I’ve always been fascinated by the henchpeople employed by supervillains in superhero stories. They’re usually just background, incidental to the action: an obstacle for the hero to overcome before moving on to bigger game. But what drives someone to go into that line of work? What are their lives like outside of their jobs? Does it pay well? Henchgirl attempts to answer some of these questions and weaves a thoroughly entertaining story in the process.

Mary is part of a small gang of henchpeople working for the notorious supervillain Monsieur Butterfly. It’s a lot of long nights and shady circumstances, but the money is good, since they spend a lot of their time robbing banks. It wreaks havoc on Mary’s social life, though, and her roommates really wish she would find a job that didn’t involve breaking the law.

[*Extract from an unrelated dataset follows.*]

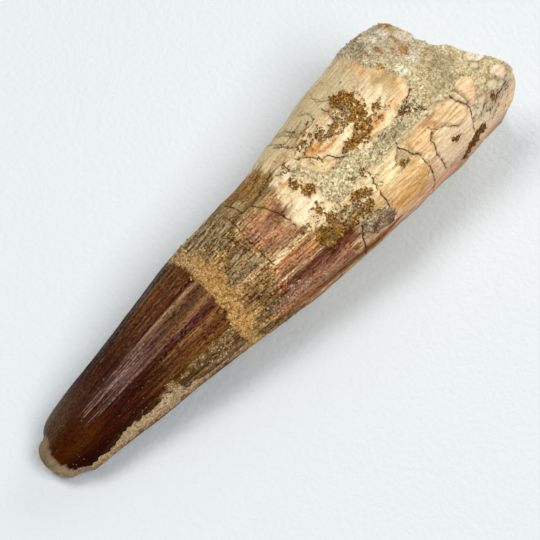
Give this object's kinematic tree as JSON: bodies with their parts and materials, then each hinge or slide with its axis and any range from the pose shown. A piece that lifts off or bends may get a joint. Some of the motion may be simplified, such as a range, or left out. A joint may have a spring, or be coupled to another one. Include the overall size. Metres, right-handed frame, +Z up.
{
  "type": "fossil spinosaurus tooth",
  "caption": "Fossil dinosaur tooth lying on its side: fluted conical enamel crown, mended neck and broken, cracked root with sandstone stuck to it.",
  "frame": {"origin": "middle of the bounding box's underside, on the surface the tooth lies on", "axes": "+X from the tip of the crown to the broken root, +Z up, +Y the fossil's left seen from the tip"},
  "size_m": [0.098, 0.0284, 0.0234],
  "materials": {
    "fossil": "glossy dark brown enamel on the crown, satin ivory and tan bone on the root, matt grey-green sandstone at the broken end",
    "sandstone": "matt, sandy",
    "iron_crust": "matt, rough rusty brown"
  },
  "bodies": {
    "root": {"tooth": "fossil"}
  },
  "joints": []
}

Deep down, Mary agrees with them, too. She dreams of one day having a normal life, where she’ll do ordinary things like… paying taxes. She’s also not really an evil person. Robbing banks and stealing from rich socialites is one thing, but when the team takes a gig that involves destroying an orphanage, she can’t sit idly by. She gives a heads up to a low-rent superhero named Mannequin and inadvertently gets them both into hot water, along with some other members of her gang.

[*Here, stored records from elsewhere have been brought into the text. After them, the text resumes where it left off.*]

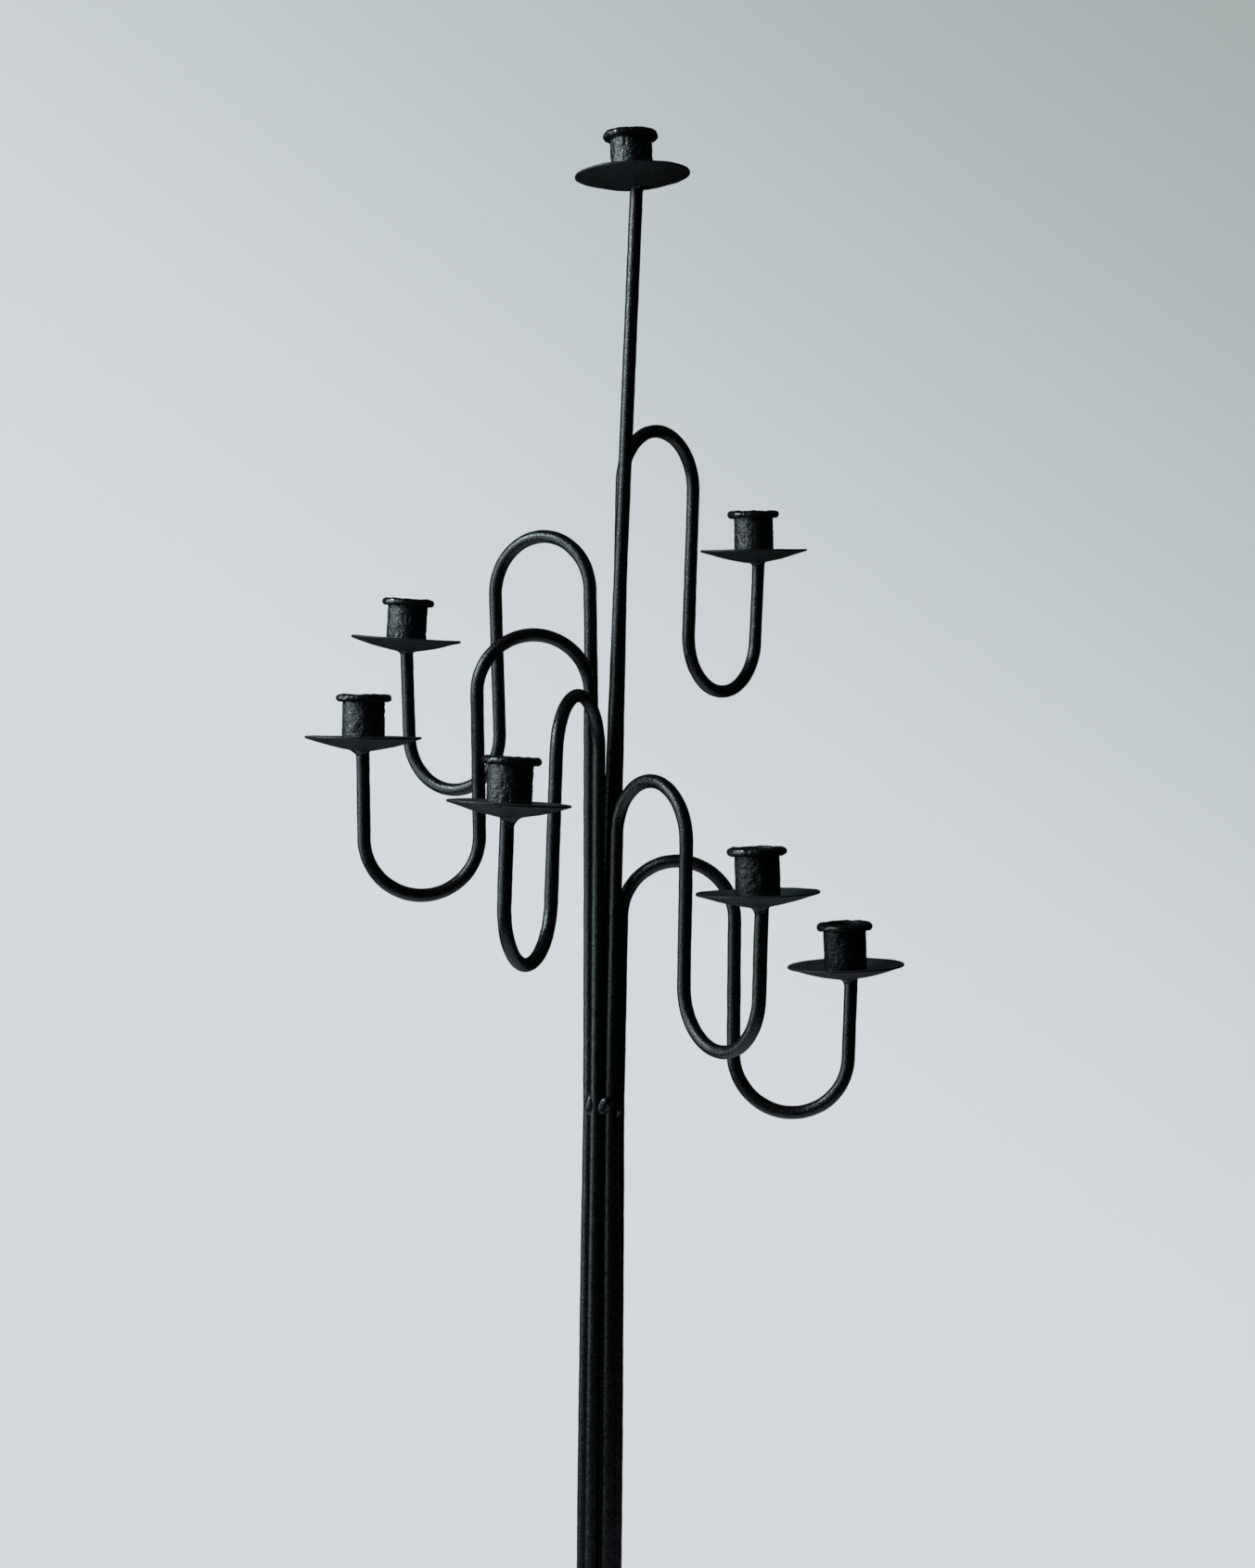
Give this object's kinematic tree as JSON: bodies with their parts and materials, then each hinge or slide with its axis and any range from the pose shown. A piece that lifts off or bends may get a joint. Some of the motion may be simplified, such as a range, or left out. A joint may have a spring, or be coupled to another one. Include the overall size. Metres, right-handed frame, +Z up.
{
  "type": "floor candelabrum",
  "caption": "Floor candelabrum: a bundle of round iron rods that leave the stem in S-bends, each ending in a drip pan and candle cup, on three rod legs.",
  "frame": {"origin": "on the axis of the bundle of rods, at floor level under the feet", "axes": "+Z up along the stem; -Y is the front, from which the picture is taken; +X to its right"},
  "size_m": [0.4047, 0.3918, 1.3322],
  "materials": {
    "rod_iron": "black paint over lightly pitted wrought-iron rod, satin",
    "pan_iron": "black paint over beaten sheet, satin",
    "cup_iron": "black paint over hammered tube, satin",
    "weld_iron": "black paint over lumpy weld, satin",
    "foot_iron": "black paint over plate, satin"
  },
  "bodies": {
    "root": {"centre_rod": "rod_iron", "drip_pan_top": "pan_iron", "candle_cup_top": "cup_iron", "pan_weld_top": "weld_iron", "arm_rod_1": "rod_iron", "drip_pan_1": "pan_iron", "candle_cup_1": "cup_iron", "pan_weld_1": "weld_iron", "arm_rod_2": "rod_iron", "drip_pan_2": "pan_iron", "candle_cup_2": "cup_iron", "pan_weld_2": "weld_iron", "arm_rod_3": "rod_iron", "drip_pan_3": "pan_iron", "candle_cup_3": "cup_iron", "pan_weld_3": "weld_iron", "arm_rod_4": "rod_iron", "drip_pan_4": "pan_iron", "candle_cup_4": "cup_iron", "pan_weld_4": "weld_iron", "arm_rod_5": "rod_iron", "drip_pan_5": "pan_iron", "candle_cup_5": "cup_iron", "pan_weld_5": "weld_iron", "arm_rod_6": "rod_iron", "drip_pan_6": "pan_iron", "candle_cup_6": "cup_iron", "pan_weld_6": "weld_iron", "upper_weld_beads": "weld_iron", "lower_weld_beads": "weld_iron", "foot_pad_2": "foot_iron", "foot_weld_2": "weld_iron", "foot_pad_4": "foot_iron", "foot_weld_4": "weld_iron", "foot_pad_6": "foot_iron", "foot_weld_6": "weld_iron"}
  },
  "joints": []
}
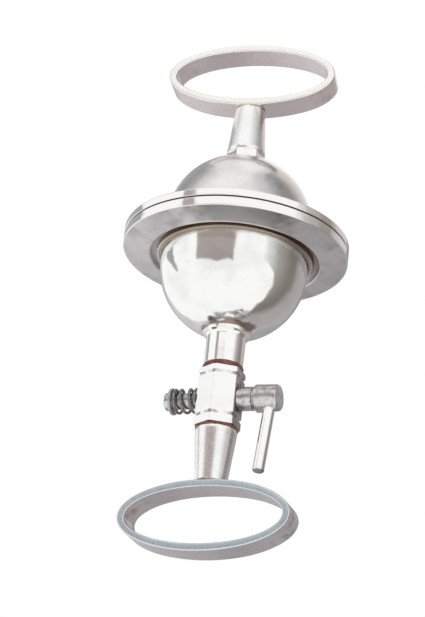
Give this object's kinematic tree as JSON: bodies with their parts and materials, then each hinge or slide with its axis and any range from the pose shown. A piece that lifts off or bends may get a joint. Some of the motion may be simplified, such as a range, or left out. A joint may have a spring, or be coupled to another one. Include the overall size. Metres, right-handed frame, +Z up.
{
  "type": "magdeburg hemispheres",
  "caption": "Flanged metal hemispheres that meet on a flat seal, with an oval handle loop at each end and a stopcock with a lever and a spring-held taper plug below.",
  "frame": {"origin": "centre of the lower flange's sealing face, on the main axis, where both hemispheres and the ring of a stand that carries the lower flange are centred", "axes": "+Z up the main axis through both handle loops, +X along the stopcock's plug towards its lever and along the lower loop's length, +Y away from the picture's camera side"},
  "size_m": [0.124, 0.124, 0.304],
  "materials": {
    "satin_nickel": "satin",
    "polished_nickel": "polished",
    "grey_nickel": "satin",
    "dull_nickel": "satin",
    "bright_steel": "polished",
    "dark_steel": "satin",
    "seal_rubber": "matte",
    "fibre": "matte"
  },
  "bodies": {
    "lower_hemisphere": {"lower_flange": "satin_nickel", "lower_bowl": "polished_nickel", "neck": "polished_nickel", "neck_washer": "fibre", "stopcock_body": "polished_nickel"},
    "seal": {"seal_ring": "seal_rubber"},
    "upper_hemisphere": {"upper_flange": "satin_nickel", "upper_bowl": "satin_nickel", "stem_stud": "dark_steel", "stem_collar": "polished_nickel", "upper_stem": "satin_nickel", "upper_handle_loop": "satin_nickel"},
    "stopcock_plug": {"plug": "dull_nickel", "lever_rod": "bright_steel", "plug_spring": "dark_steel", "spring_washer": "dark_steel", "plug_screw": "bright_steel"},
    "thread_washer": {"handle_washer": "fibre"},
    "lower_handle": {"lower_stem": "polished_nickel", "lower_handle_loop": "grey_nickel"}
  },
  "joints": [
    {"name": "twist", "type": "hinge", "parent": "lower_hemisphere", "child": "seal", "pos_m": [0, 0, 0], "axis": [0, 0, 1], "continuous": true},
    {"name": "pull_apart", "type": "slide", "parent": "seal", "child": "upper_hemisphere", "axis": [0, 0, 1], "range_m": [0, 0.15]},
    {"name": "plug_turn", "type": "hinge", "parent": "lower_hemisphere", "child": "stopcock_plug", "pos_m": [0, 0, -0.0903], "axis": [1, 0, 0], "continuous": true},
    {"name": "handle_thread_travel", "type": "slide", "parent": "lower_hemisphere", "child": "thread_washer", "axis": [0, 0, -1], "range_m": [0, 0.0091]},
    {"name": "handle_unscrew", "type": "hinge", "parent": "thread_washer", "child": "lower_handle", "pos_m": [0, 0, -0.1065], "axis": [0, 0, -1], "range_deg": [0, 2160]}
  ],
  "couplings": [
    {"joint": "handle_thread_travel", "follows": "handle_unscrew", "m_per_rad": 0.00023873}
  ]
}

The main fun of this comic is the world that’s built up by author/creator Kristen Gudsnuk. It takes place in Crepe City, and just about every issue we get to see a little more of what kind of place this is and what kind of people live there.

There are wealthy socialites, established superhero families, local businesses, and more, each with their own backstory and personality. We get to follow Mary and the Butterfly gang on a number of capers of various types, from heists to back alley arms deals, and more. In the process, we’re introduced to a cross-section of both the heroes and villains of Crepe City. We even get to see how the city deals with a full-on alien invasion!

This is a fun comic with a great sense of humor that takes a lot of the traditional superhero and supervillain tropes that we often take for granted and explores them in really cool ways. I highly recommend checking out Henchgirl.